Palestra analisou como saberes técnicos trazidos pelos imigrantes redefiniram processos produtivos e a identidade econômica da região
A tradicional reunião-almoço (RA) da CIC Caxias do Sul desta segunda-feira (17) propôs olhar para o passado não como nostalgia, mas como ferramenta de leitura do presente. Convidada do encontro, a professora Vania Beatriz Merlotti Herédia, pós-doutora em História Econômica pela Universidade de Padova, recuperou a trajetória dos imigrantes italianos para explicar como a Serra Gaúcha se transformou, em poucas gerações, em um dos polos industriais mais dinâmicos do país.
Vania partiu dos conhecimentos trazidos pelos pioneiros não foram apenas transplantados para o Sul — foram reinterpretados e convertidos em soluções para uma realidade nova, adversa e isolada. “A produção de utensílios e equipamentos alterou a própria tradição pelas técnicas que utilizaram. Esses pioneiros foram projetores de diversas criações que promoveram a inovação em terras longínquas”, disse. Ela citou exemplos que, embora pareçam simples hoje, marcaram a transição da colônia agrícola para um ambiente pré-industrial. “Produziram alambiques, trilhadeiras, arreios, balanças, motores elétricos e engrenagens. Cada produto tinha um nome por detrás — um empreendedor, uma visionária, um trabalhador. Fizeram a história acontecer.”
A interpretação da professora foi além da narrativa tradicional da imigração. Na coletiva após a palestra, ela destacou que o impacto econômico não se explica apenas por esforço ou sacrifício, mas por uma conjunção rara: mão de obra semiqualificada, repertório técnico variado e capacidade de adaptação. “Trouxeram uma série de conhecimentos aplicados à nossa realidade. Quando comparamos a região com outras partes do país, vemos como aproveitaram a terra, como criaram negócios e como transformaram limitações em oportunidades”, observou.

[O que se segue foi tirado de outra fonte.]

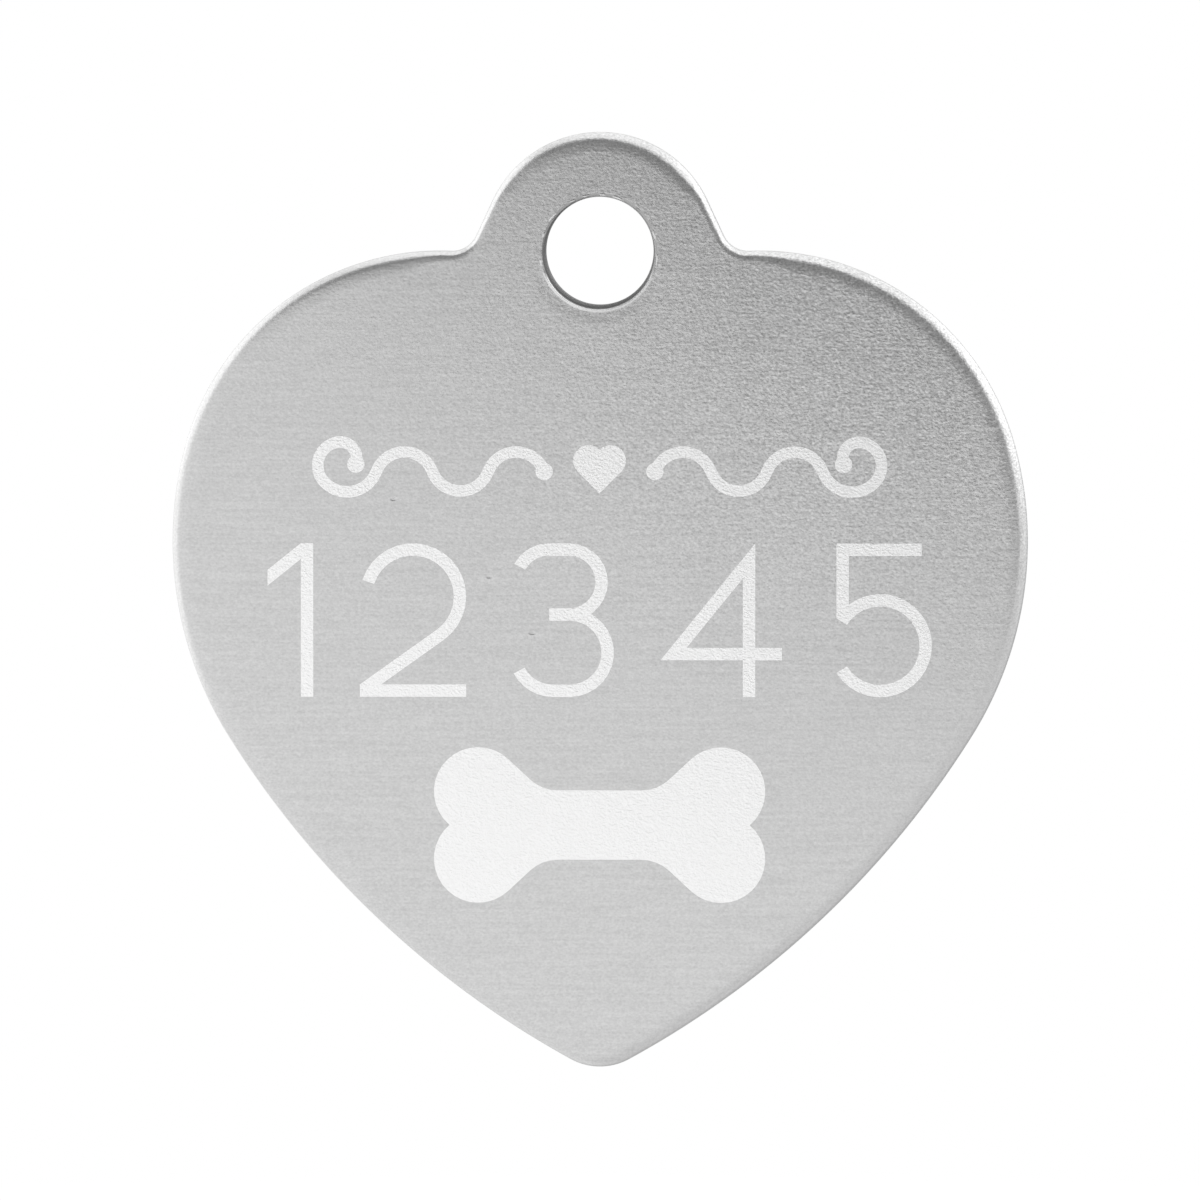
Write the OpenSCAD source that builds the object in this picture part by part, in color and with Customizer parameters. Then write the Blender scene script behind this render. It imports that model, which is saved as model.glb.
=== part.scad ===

Essa combinação — saber técnico, pragmatismo e senso de comunidade — ajudou a consolidar uma identidade que persiste, segundo Vania, mesmo num território já profundamente brasileiro. “As pessoas daqui se sentem meio italianas. Têm vínculo com a história, o sobrenome, a religião, a cultura”, afirmou. Essa identidade, porém, não é apenas simbólica: refletiu-se na formação de cadeias produtivas e na criação de indústrias familiares que, ao longo de décadas, se sofisticaram e se expandiram.
Outro ponto destacado foi a pluralidade de origens dentro do próprio contingente italiano. Embora o Vêneto tenha sido a principal região de saída, muitos imigrantes vieram também da Lombardia e do Piemonte — e essa diversidade se traduziu em competências distintas. “Alguns vieram da montanha, outros da planície. Havia quem dominasse a lã, outros o trigo. Cada grupo trouxe conhecimentos regionais que foram fundamentais para transformar essa região”, explicou.
Ao revisitar 150 anos de imigração, a professora sugeriu que o passado pode fornecer pistas para o futuro. Segundo ela, a mesma lógica que moveu aqueles pioneiros — a crença de que é possível transformar a realidade pelo trabalho qualificado e pela inovação — continua essencial em períodos de instabilidade econômica.